_EXERCISE DESCRIPTION:_ Of the records that follow, copy only the lines from the line containing "Turn this picture" to the line containing "and a blower.", both included, exactly as written.

_RECORDED DATA:_
>> start
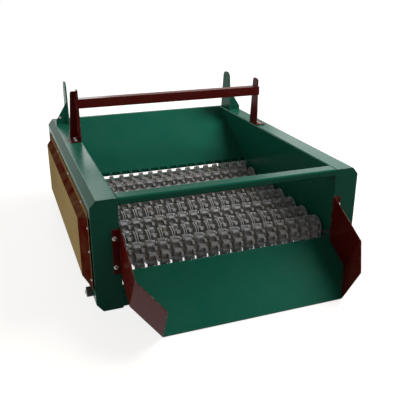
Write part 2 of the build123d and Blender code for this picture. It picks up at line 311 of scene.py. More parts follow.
>> end
>> start
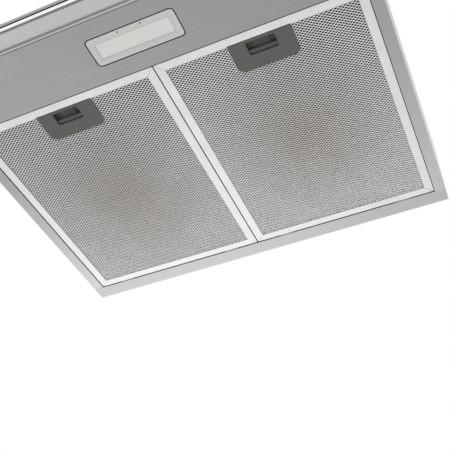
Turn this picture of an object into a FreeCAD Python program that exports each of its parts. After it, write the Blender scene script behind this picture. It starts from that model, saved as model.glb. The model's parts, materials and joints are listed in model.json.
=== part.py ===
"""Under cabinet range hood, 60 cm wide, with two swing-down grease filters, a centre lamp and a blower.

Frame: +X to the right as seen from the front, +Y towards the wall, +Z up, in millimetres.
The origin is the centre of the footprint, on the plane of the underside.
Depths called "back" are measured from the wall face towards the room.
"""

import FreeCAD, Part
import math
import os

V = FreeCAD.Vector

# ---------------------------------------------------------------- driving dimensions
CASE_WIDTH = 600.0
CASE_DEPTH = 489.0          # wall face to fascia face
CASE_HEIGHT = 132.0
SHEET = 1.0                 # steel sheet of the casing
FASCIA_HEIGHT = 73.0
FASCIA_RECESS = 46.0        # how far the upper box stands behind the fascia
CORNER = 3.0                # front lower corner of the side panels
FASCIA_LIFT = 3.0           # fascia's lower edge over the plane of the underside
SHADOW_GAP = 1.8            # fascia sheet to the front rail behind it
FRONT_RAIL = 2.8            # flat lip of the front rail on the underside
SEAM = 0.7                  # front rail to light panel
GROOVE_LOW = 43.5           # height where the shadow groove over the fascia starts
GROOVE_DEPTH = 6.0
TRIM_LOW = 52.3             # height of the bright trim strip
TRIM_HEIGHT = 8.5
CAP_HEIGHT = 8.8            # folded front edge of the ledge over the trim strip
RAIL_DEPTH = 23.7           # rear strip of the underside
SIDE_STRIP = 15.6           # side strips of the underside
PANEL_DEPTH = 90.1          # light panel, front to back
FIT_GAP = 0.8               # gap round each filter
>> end
_ANSWER TO THE PROBLEM:_
Turn this picture of an object into a FreeCAD Python program that exports each of its parts. After it, write the Blender scene script behind this picture. It starts from that model, saved as model.glb. The model's parts, materials and joints are listed in model.json.
=== part.py ===
"""Under cabinet range hood, 60 cm wide, with two swing-down grease filters, a centre lamp and a blower.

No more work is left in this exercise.